● **Data rows**:
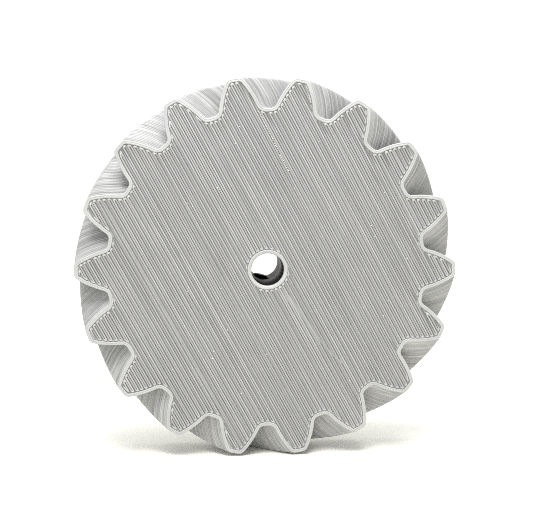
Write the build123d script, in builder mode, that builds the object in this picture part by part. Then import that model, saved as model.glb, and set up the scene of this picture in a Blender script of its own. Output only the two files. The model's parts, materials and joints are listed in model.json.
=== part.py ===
from build123d import *
import math
import os

# Printed helical gear of an extruder drive, with the steel sleeve, captive nut and
# set screw that fix it to a 5 mm motor shaft. Millimetres. The wheel turns about Y:
# its front face looks toward -Y, its hub toward +Y, and it stands on its rim, +Z up.
# The origin is the wheel's centre: on the bore's axis, at the middle of the teeth.

# ---- teeth --------------------------------------------------------------------
TEETH = 18
TIP_RADIUS = 29.5
ROOT_RADIUS = 24.7
PITCH_RADIUS = 27.0  # a transverse module of 3
TOOTH_HALF_WIDTH = 2.49  # at the pitch radius
FLANK_LEAN = 23.1  # degrees between a flank and the tooth's centre line, at the pitch radius
FLANK_RADIUS = 14.0  # the flanks bulge like an involute's
TIP_ROUND = 1.0
ROOT_FILLET = 0.9
FACE_WIDTH = 8.0
TWIST_PER_MM = 2.78  # degrees of right-hand helix for each millimetre of width
FRONT_TOOTH_ANGLE = -0.2  # degrees from +X to the first tooth's centre, at the front face

# ---- hub and bore ---------------------------------------------------------------
HUB_RADIUS = 10.0
HUB_LENGTH = 5.4
HUB_CHAMFER = 0.6
BORE_RADIUS = 2.525  # a close sliding fit on a 5 mm shaft, in the lip and the sleeve alike
LIP_DEPTH = 0.6  # the printed lip in front of the sleeve

# ---- steel sleeve ---------------------------------------------------------------
SLEEVE_OUTER_RADIUS = 3.5
SLEEVE_EDGE_CHAMFER = 0.2
RELIEF_RADIUS = 2.85  # room for the burr that the screw raises on the shaft
RELIEF_LENGTH = 4.0
RELIEF_TAPER = 1.5  # the last of that length narrows again to the bore
CROSS_HOLE_RADIUS = 1.7  # the screw passes freely through the sleeve and the hub

# ---- M3 set screw and nut --------------------------------------------------------
SCREW_ANGLE = 256.0  # degrees from +X, so the screw comes up from below
SCREW_RADIUS = 1.5
SCREW_LENGTH = 8.0
SCREW_POINT_CHAMFER = 0.5  # leaves a flat point 2 mm across
SCREW_END_CHAMFER = 0.3
SCREW_TIP_AT = 1.95  # distance of the flat point from the bore's axis
SOCKET_ACROSS_FLATS = 1.5
SOCKET_DEPTH = 2.0
NUT_ACROSS_FLATS = 5.5
NUT_THICKNESS = 2.4
NUT_HOLE_RADIUS = 1.55
NUT_HOLE_CHAMFER = 0.2
NUT_BEVEL_ANGLE = 30.0
SLOT_AT = 5.3  # distance of the nut slot's inner wall from the bore's axis
SLOT_THICKNESS = 2.5
SLOT_SIDE_CLEARANCE = 0.05

# ---- worked out from the above ------------------------------------------------------
FRONT_Y = -FACE_WIDTH / 2
TEETH_REAR_Y = FACE_WIDTH / 2
REAR_Y = TEETH_REAR_Y + HUB_LENGTH
NUT_CORNER_RADIUS = NUT_ACROSS_FLATS / math.sqrt(3)
SCREW_Y = REAR_Y - NUT_CORNER_RADIUS  # puts the nut's last corner level with the hub's end
TWIST = TWIST_PER_MM * FACE_WIDTH
FLANK_CENTRE_AT = PITCH_RADIUS - FLANK_RADIUS * math.sin(math.radians(FLANK_LEAN))
FLANK_CENTRE_ASIDE = FLANK_RADIUS * math.cos(math.radians(FLANK_LEAN)) - TOOTH_HALF_WIDTH
LENS_REACH = math.sqrt(FLANK_RADIUS**2 - FLANK_CENTRE_ASIDE**2)  # where the two flanks would meet
NUT_AT = SLOT_AT + SLOT_THICKNESS - NUT_THICKNESS  # the screw's thrust holds the nut outward
NUT_BEVEL = (NUT_CORNER_RADIUS - NUT_ACROSS_FLATS / 2) * math.tan(math.radians(NUT_BEVEL_ANGLE))
SCREW_FOOT = Vector(0, SCREW_Y, 0)  # where the screw's line meets the bore's axis
SCREW_OUTWARD = Vector(X=1).rotate(Axis((0, 0, 0), (0, -1, 0)), SCREW_ANGLE)
SCREW_AXIS = Axis(SCREW_FOOT, SCREW_OUTWARD)
SCREW_SECTION = Plane(SCREW_FOOT, x_dir=SCREW_OUTWARD, z_dir=(0, 1, 0))  # x outward, y radius


def across(y):
    """The plane across the wheel at height y on its axis, seen from the front."""
    return Plane(origin=(0, y, 0), x_dir=(1, 0, 0), z_dir=(0, -1, 0))


def along_screw(distance):
    """The plane square to the screw at a distance from the bore's axis, its x toward the rear."""
    return Plane(SCREW_FOOT + SCREW_OUTWARD * distance, x_dir=(0, 1, 0), z_dir=SCREW_OUTWARD)


def at_radius(radius):
    """Picks the corners of a sketch that lie on a circle about its origin."""
    return lambda corner: abs(math.hypot(corner.X, corner.Y) - radius) < 0.01


# ---- a tooth's two flanks, before its tip is cut and its foot joins the disc ------------
with BuildSketch() as tooth_lens:
    with BuildLine():
        top_of_bulge = (0, FLANK_RADIUS - FLANK_CENTRE_ASIDE)
        flank = ThreePointArc((-LENS_REACH, 0), top_of_bulge, (LENS_REACH, 0))
        mirror(flank, about=Plane.XZ)
    make_face()

# ---- the print: teeth, web and hub -----------------------------------------------------
with BuildPart() as helical_gear:
    with BuildSketch(across(TEETH_REAR_Y)) as tooth_outline:
        Circle(ROOT_RADIUS)
        with PolarLocations(FLANK_CENTRE_AT, TEETH, start_angle=FRONT_TOOTH_ANGLE - TWIST):
            add(tooth_lens.sketch)
        Circle(TIP_RADIUS, mode=Mode.INTERSECT)
        fillet(tooth_outline.vertices().filter_by(at_radius(TIP_RADIUS)), TIP_ROUND)
        fillet(tooth_outline.vertices().filter_by(at_radius(ROOT_RADIUS)), ROOT_FILLET)
    with BuildLine() as gear_axis:
        Line((0, TEETH_REAR_Y, 0), (0, FRONT_Y, 0))
    helix = Helix(
        pitch=360 / TWIST_PER_MM,
        height=FACE_WIDTH,
        radius=ROOT_RADIUS,
        center=(0, TEETH_REAR_Y, 0),
        direction=(0, -1, 0),
    )
    sweep(path=gear_axis.line, binormal=helix)
    with BuildSketch(across(REAR_Y)):
        Circle(HUB_RADIUS)
    extrude(amount=HUB_LENGTH + FACE_WIDTH / 2)
    chamfer(helical_gear.edges().group_by(Axis.Y)[-1], HUB_CHAMFER)

    with BuildSketch(across(REAR_Y)):
        Circle(SLEEVE_OUTER_RADIUS)
    extrude(amount=REAR_Y - FRONT_Y - LIP_DEPTH, mode=Mode.SUBTRACT)
    with BuildSketch(across(FRONT_Y)):
        Circle(BORE_RADIUS)
    extrude(amount=-FACE_WIDTH, mode=Mode.SUBTRACT)

    with BuildSketch(along_screw(0)):
        Circle(CROSS_HOLE_RADIUS)
    extrude(amount=2 * HUB_RADIUS, mode=Mode.SUBTRACT)
    with BuildSketch(along_screw(SLOT_AT)):
        slot_width = NUT_ACROSS_FLATS + 2 * SLOT_SIDE_CLEARANCE
        RegularPolygon(slot_width / 2, 6, major_radius=False)
        Rectangle(HUB_LENGTH, slot_width, align=(Align.MIN, Align.CENTER))
    extrude(amount=SLOT_THICKNESS, mode=Mode.SUBTRACT)

# ---- the sleeve in the bore ---------------------------------------------------------------
with BuildPart() as shaft_sleeve:
    sleeve_length = REAR_Y - FRONT_Y - LIP_DEPTH
    with BuildSketch(across(REAR_Y)):
        Circle(SLEEVE_OUTER_RADIUS)
        Circle(BORE_RADIUS, mode=Mode.SUBTRACT)
    extrude(amount=sleeve_length)
    ends = shaft_sleeve.faces().filter_by(Axis.Y)
    mouths = ends.edges().filter_by(lambda edge: edge.radius < SLEEVE_OUTER_RADIUS)
    chamfer(mouths, SLEEVE_EDGE_CHAMFER)
    relief_rear = SCREW_Y + RELIEF_LENGTH / 2
    with BuildSketch(across(relief_rear)):
        Circle(BORE_RADIUS)
    with BuildSketch(across(relief_rear - RELIEF_TAPER)):
        Circle(RELIEF_RADIUS)
    loft(mode=Mode.SUBTRACT)
    with BuildSketch(across(relief_rear - RELIEF_TAPER)):
        Circle(RELIEF_RADIUS)
    extrude(amount=RELIEF_LENGTH - RELIEF_TAPER, mode=Mode.SUBTRACT)
    with BuildSketch(along_screw(0)):
        Circle(CROSS_HOLE_RADIUS)
    extrude(amount=2 * SLEEVE_OUTER_RADIUS, mode=Mode.SUBTRACT)

# ---- the nut in the hub's slot ---------------------------------------------------------------
with BuildPart() as captive_nut:
    with BuildSketch(along_screw(NUT_AT)):
        RegularPolygon(NUT_ACROSS_FLATS / 2, 6, major_radius=False)
    extrude(amount=NUT_THICKNESS)
    with BuildSketch(SCREW_SECTION):
        with Locations((NUT_AT, 0)):
            Polygon(
                (0, 0),
                (0, NUT_ACROSS_FLATS / 2),
                (NUT_BEVEL, NUT_CORNER_RADIUS),
                (NUT_THICKNESS - NUT_BEVEL, NUT_CORNER_RADIUS),
                (NUT_THICKNESS, NUT_ACROSS_FLATS / 2),
                (NUT_THICKNESS, 0),
                align=None,
            )
    revolve(axis=SCREW_AXIS, mode=Mode.INTERSECT)
    with BuildSketch(along_screw(NUT_AT)):
        Circle(NUT_HOLE_RADIUS)
    extrude(amount=NUT_THICKNESS, mode=Mode.SUBTRACT)
    rims = captive_nut.edges().filter_by(GeomType.CIRCLE)
    chamfer(rims.filter_by(lambda rim: abs(rim.radius - NUT_HOLE_RADIUS) < 0.01), NUT_HOLE_CHAMFER)

# ---- the set screw, flat point toward the shaft --------------------------------------------------
with BuildPart() as grub_screw:
    with BuildSketch(SCREW_SECTION):
        with Locations((SCREW_TIP_AT, 0)):
            Polygon(
                (0, 0),
                (0, SCREW_RADIUS - SCREW_POINT_CHAMFER),
                (SCREW_POINT_CHAMFER, SCREW_RADIUS),
                (SCREW_LENGTH - SCREW_END_CHAMFER, SCREW_RADIUS),
                (SCREW_LENGTH, SCREW_RADIUS - SCREW_END_CHAMFER),
                (SCREW_LENGTH, 0),
                align=None,
            )
    revolve(axis=SCREW_AXIS)
    with BuildSketch(along_screw(SCREW_TIP_AT + SCREW_LENGTH)):
        RegularPolygon(SOCKET_ACROSS_FLATS / 2, 6, major_radius=False)
    extrude(amount=-SOCKET_DEPTH, mode=Mode.SUBTRACT)

# ---- one file for each piece -------------------------------------------------------------------
os.makedirs("parts", exist_ok=True)

helical_gear.part.label = "helical_gear"
export_step(helical_gear.part, "parts/helical_gear.step")

shaft_sleeve.part.label = "shaft_sleeve"
export_step(shaft_sleeve.part, "parts/shaft_sleeve.step")

captive_nut.part.label = "captive_nut"
export_step(captive_nut.part, "parts/captive_nut.step")

grub_screw.part.label = "grub_screw"
export_step(grub_screw.part, "parts/grub_screw.step")
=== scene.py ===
import json
import math

import bmesh
import bpy
import numpy as np
from mathutils import Matrix, Vector


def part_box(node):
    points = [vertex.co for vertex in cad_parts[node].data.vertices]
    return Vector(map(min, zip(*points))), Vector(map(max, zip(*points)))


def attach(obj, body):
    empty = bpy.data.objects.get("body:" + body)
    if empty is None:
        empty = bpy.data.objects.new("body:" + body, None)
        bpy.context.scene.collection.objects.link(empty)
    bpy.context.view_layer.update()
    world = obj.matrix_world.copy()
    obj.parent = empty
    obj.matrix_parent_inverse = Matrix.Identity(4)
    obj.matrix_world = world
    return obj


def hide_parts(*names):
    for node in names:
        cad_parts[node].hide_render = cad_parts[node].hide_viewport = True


# The looks of a printed helical gear: every extruded line and layer is real geometry.
# Shapes are worked out in millimetres in the row frame (the wheel turns about Y, its
# front face looks toward -Y), and become metres when a piece is made.

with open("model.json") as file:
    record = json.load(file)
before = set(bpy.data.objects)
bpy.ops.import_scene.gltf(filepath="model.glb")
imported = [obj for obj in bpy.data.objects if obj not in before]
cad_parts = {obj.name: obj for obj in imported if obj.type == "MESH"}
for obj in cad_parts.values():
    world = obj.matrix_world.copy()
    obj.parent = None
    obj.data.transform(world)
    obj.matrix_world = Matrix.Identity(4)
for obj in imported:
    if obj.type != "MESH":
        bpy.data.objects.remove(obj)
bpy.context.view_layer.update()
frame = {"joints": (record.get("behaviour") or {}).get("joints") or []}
rng = np.random.default_rng(seed=20)

MM = 0.001

# ---- the gear's sizes, as in the CAD -----------------------------------------------------
gear_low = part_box("helical_gear")[0] / MM
TIP_RADIUS = 29.5
FRONT_Y = -4.0
REAR_Y = 4.0
HUB_END_Y = 9.4
FACE_WIDTH = REAR_Y - FRONT_Y
MIDDLE_RADIUS = 0.7 * TIP_RADIUS  # of the points between the inner and outer parts of a face's floor
TEETH = 18
ROOT_RADIUS = 24.7
PITCH_RADIUS = 27.0
TOOTH_HALF_WIDTH = 2.49
FLANK_LEAN = math.radians(23.1)
FLANK_RADIUS = 14.0
TIP_ROUND = 1.0
SMALLEST_ROUND = 0.06  # of the tips where an outline is moved far into the print
ROOT_FILLET = 0.9
ROUND_STEPS = 3  # straight pieces of a tip's corner and of a root's fillet
FLANK_STEPS = 4
FRONT_TOOTH_ANGLE = math.radians(-0.2)
TWIST_PER_MM = math.radians(2.78)
HUB_RADIUS = 10.0
HUB_CHAMFER = 0.6
BORE_RADIUS = 2.525
LIP_DEPTH = 0.6
SLEEVE_RADIUS = 3.5
RELIEF_RADIUS = 2.85
RELIEF_LENGTH = 4.0
RELIEF_TAPER = 1.5
CROSS_HOLE_RADIUS = 1.7
CUT_PAST = 1.0  # how far a cut runs past the outer wall that it goes through
CUT_FROM = 1.0  # distance from the wheel's axis where the sleeve's cut starts, in the open bore

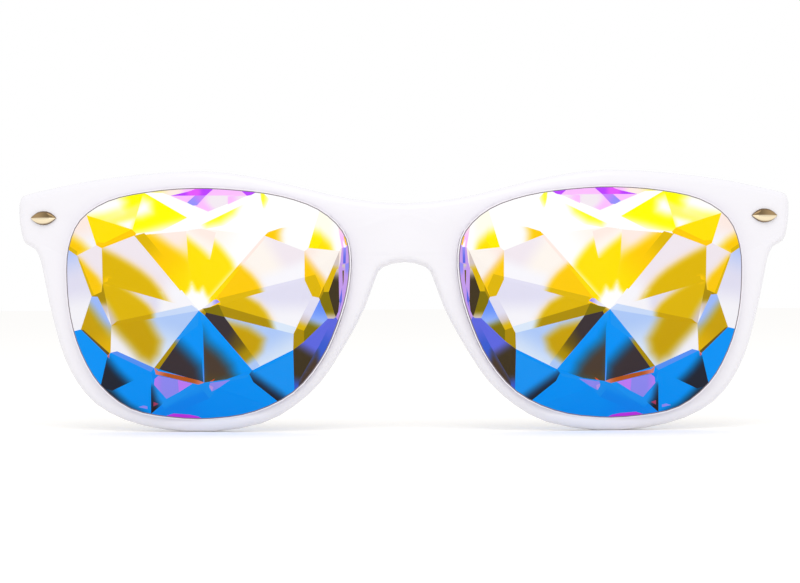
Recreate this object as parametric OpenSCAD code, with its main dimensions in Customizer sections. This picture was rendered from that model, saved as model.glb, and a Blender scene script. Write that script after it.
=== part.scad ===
// Kaleidoscope glasses: a moulded white front and arms, two thick faceted crystal lenses,
// and riveted three-knuckle hinges. Millimetres. The wearer looks along -Y and +Z is up,
// so the wearer's left side is +X. The glasses stand on their rims and arm tips at z = 0.

/* [Front] */
// Width of one lens opening
lens_w = 53.2; // [48:0.2:58]
// Height of one lens opening
lens_h = 43; // [39:0.5:47]
// Distance between the two lens openings
bridge_gap = 19.8; // [18:0.2:23]
// Height of the bridge over its arch
bridge_h = 10.8; // [9:0.2:12]
// Width of the rim under the lens, seen from the front
rim_w = 2.4; // [2.2:0.1:3.2]
// Reach of the end piece beyond the lens opening
end_reach = 9.4; // [9:0.1:11]
// Height of the end piece, and of the arm where it meets it
end_h = 8.8; // [8.4:0.1:10.5]
// Thickness of the front at the brow
brow_t = 5; // [4.6:0.1:6]
// Thickness of the front at the foot of the rims
foot_t = 4.4; // [4.2:0.1:5.2]
// Thickness of the end piece at its outer edge
end_t = 5.2; // [4.8:0.1:6.5]
// Radius of the front's curve across the face
wrap_r = 300; // [260:10:420]
// Forward lean of the front, in degrees
lean = 2; // [0:0.5:4]
// Rounding of the front's outer edges
edge_r = 1.3; // [0.8:0.1:1.6]
// How far the nose pads stand out behind the rims
pad_depth = 4.6; // [3:0.2:6]

/* [Lenses] */
// Height of the lens point over the middle of its flange
apex_h = 9.3; // [8:0.1:11]
// Height of the ring of facet corners over the middle of the flange
ring_h = 6.4; // [5.8:0.1:7]
// Thickness of the flange that sits in the groove
flange_t = 1.3; // [1:0.1:1.4]
// Depth of the groove round the opening
groove_deep = 1; // [0.8:0.1:1.1]
// Clearance of the flange in its groove
lens_fit = 0.1; // [0.05:0.05:0.2]

/* [Arms] */
// Thickness of the arm at the hinge
arm_t = 4.8; // [4.2:0.1:5.4]
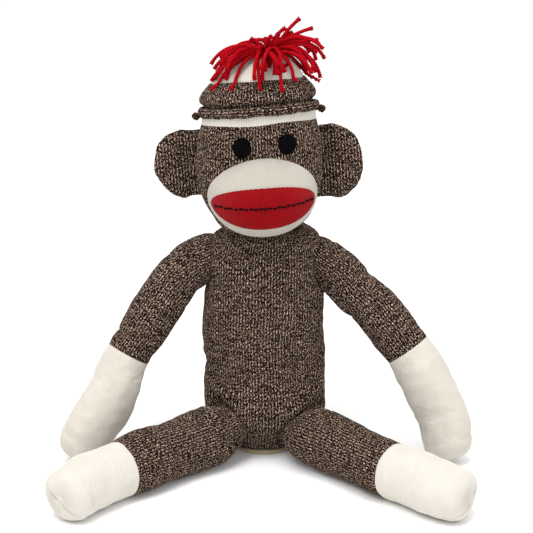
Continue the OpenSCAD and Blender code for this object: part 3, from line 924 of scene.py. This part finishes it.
def lips_outline(t):
    """Half width and height of the lips' outline at angle t, blunt at the corners."""
    c, s = np.cos(t), np.sin(t)
    x = LIPS_W * np.sign(c) * np.abs(c) ** 0.86
    up = LIPS_UP * np.abs(s) ** 1.0
    down = -LIPS_DOWN * np.abs(s) ** 1.08
    z = np.where(s > 0, up, down)
    return x, z + 2.2 * (np.abs(c) ** 6) * 0


def lips_piece():
    rows, columns = 29 // quick_step + 1, 288 // quick_step
    t = np.arange(columns) * 2 * math.pi / columns
    ox, oz = lips_outline(t)
    jag = 0.28 * np.sin(t * 72)
    verts, faces, uvs = [], [], []
    shares = np.concatenate([[1.0, 1.008, 1.0], np.linspace(0.975, 0.03, rows)])
    lifts = np.concatenate([[0.05, 0.55, 1.15], np.full(rows, 1.5)])
    ring = []
    for k, (share, lift) in enumerate(zip(shares, lifts)):
        edge = 1 + (jag / 38 if k < 3 else 0)
        x = LIPS_X + ox * share * edge
        z = LIPS_Z + oz * share * edge + (1 - share) * -2.0
        rib = 0.16 * (np.abs(np.sin(math.pi * x / 1.55)) - 0.5) if k > 2 else 0
        puff = 0.9 * ease((1 - share) * 4)
        p = muzzle_at(x, z, (lift + puff + rib)[:, None] if k > 2 else lift)
        ring.append(p)
    q = np.array(ring)
    flat = np.stack([(q[..., 0]) / 1.55, q[..., 2] / 1.2], -1)
    m, n = q.shape[:2]
    faces = grid_faces(m, n)[:, ::-1]
    uv = flat.reshape(-1, 2)[faces.reshape(-1)]
    centre = q[-1].mean(axis=0)
    verts = np.concatenate([q.reshape(-1, 3), [centre]])
    cap = [[m * n, (m - 1) * n + (j + 1) % n, (m - 1) * n + j][::-1] for j in range(n)]
    fc = np.array([centre[0] / 1.55, centre[2] / 1.2])
    cap_uv = []
    for f in cap:
        for index in f:
            cap_uv.append(fc if index == m * n else flat.reshape(-1, 2)[index])
    return make_object(
        "lips_knit", on_head(slope_back(verts)), faces.tolist() + cap, np.concatenate([uv, cap_uv]),
        RED
    )


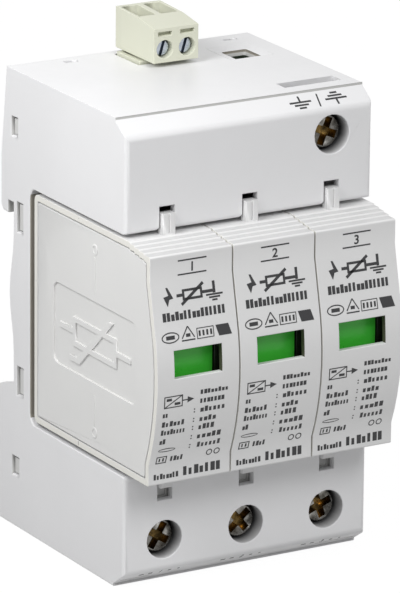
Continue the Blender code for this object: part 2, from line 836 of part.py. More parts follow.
def rail_foot():
    nose_front = FOOT_FRONT - NOSE_SUNK
    outline = [
        (FOOT_BACK, FOOT_BOTTOM),
        (FOOT_FRONT, FOOT_BOTTOM),
        (FOOT_FRONT, RAIL_BOTTOM - STEP_DROP),
        (nose_front, RAIL_BOTTOM - STEP_DROP),
        (nose_front, FOOT_TOP),
        (nose_front - NOSE_THICKNESS, FOOT_TOP),
        (FOOT_BACK, FOOT_TOP - FOOT_RAMP),
    ]
    half = FOOT_WIDTH / 2
    foot = profile(outline, (-half, half), "rail_foot")
    through = (FOOT_BACK - OVERCUT, FOOT_FRONT + OVERCUT)
    pocket = block((-POCKET_WIDTH / 2, POCKET_WIDTH / 2), through, (POCKET_BOTTOM, POCKET_TOP), "pocket")
    pull_span = (FOOT_BOTTOM + PULL_LOW, FOOT_BOTTOM + PULL_HIGH)
    pull_slot = block((-PULL_HALF, PULL_HALF), through, pull_span, "pull_slot")
    foot = part("rail_foot", cut(foot, pocket, pull_slot), "frame_grey")
    hang(foot, pivot("rail_foot_axis", 0.0, FOOT_FRONT, FOOT_BOTTOM))
    return foot


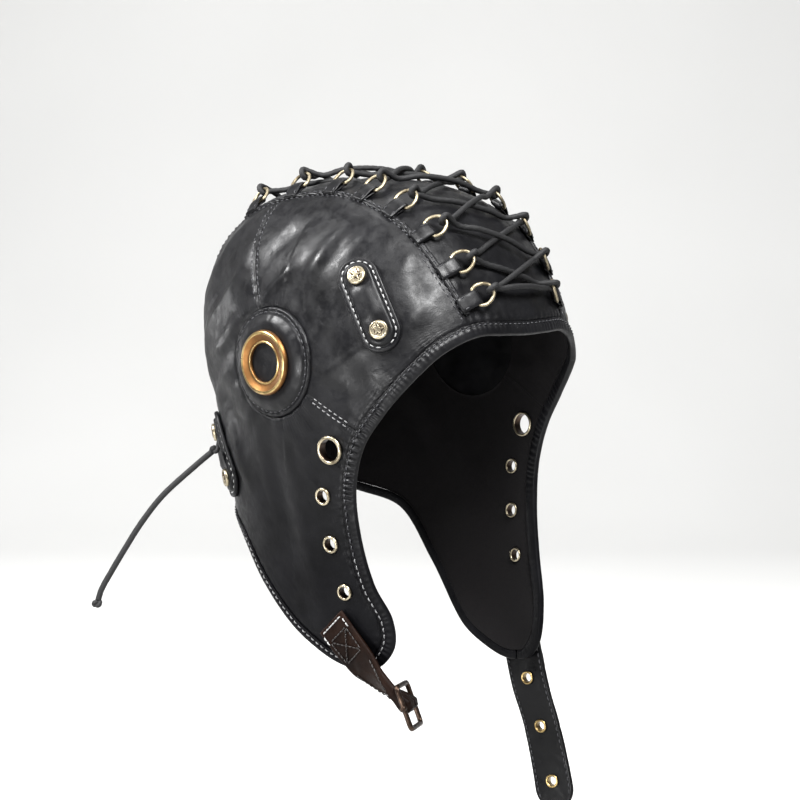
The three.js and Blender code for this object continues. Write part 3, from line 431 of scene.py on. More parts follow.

● **Exercise instructions**: From the entries above, extract only the lines running from the one containing "# ---- one file" through the one containing "cad_parts[node].hide_render = cad_parts[node].hide_viewport", inclusive.

● **Task result**:
# ---- one file for each piece -------------------------------------------------------------------
os.makedirs("parts", exist_ok=True)

helical_gear.part.label = "helical_gear"
export_step(helical_gear.part, "parts/helical_gear.step")

shaft_sleeve.part.label = "shaft_sleeve"
export_step(shaft_sleeve.part, "parts/shaft_sleeve.step")

captive_nut.part.label = "captive_nut"
export_step(captive_nut.part, "parts/captive_nut.step")

grub_screw.part.label = "grub_screw"
export_step(grub_screw.part, "parts/grub_screw.step")
=== scene.py ===
import json
import math

import bmesh
import bpy
import numpy as np
from mathutils import Matrix, Vector


def part_box(node):
    points = [vertex.co for vertex in cad_parts[node].data.vertices]
    return Vector(map(min, zip(*points))), Vector(map(max, zip(*points)))


def attach(obj, body):
    empty = bpy.data.objects.get("body:" + body)
    if empty is None:
        empty = bpy.data.objects.new("body:" + body, None)
        bpy.context.scene.collection.objects.link(empty)
    bpy.context.view_layer.update()
    world = obj.matrix_world.copy()
    obj.parent = empty
    obj.matrix_parent_inverse = Matrix.Identity(4)
    obj.matrix_world = world
    return obj


def hide_parts(*names):
    for node in names:
        cad_parts[node].hide_render = cad_parts[node].hide_viewport = True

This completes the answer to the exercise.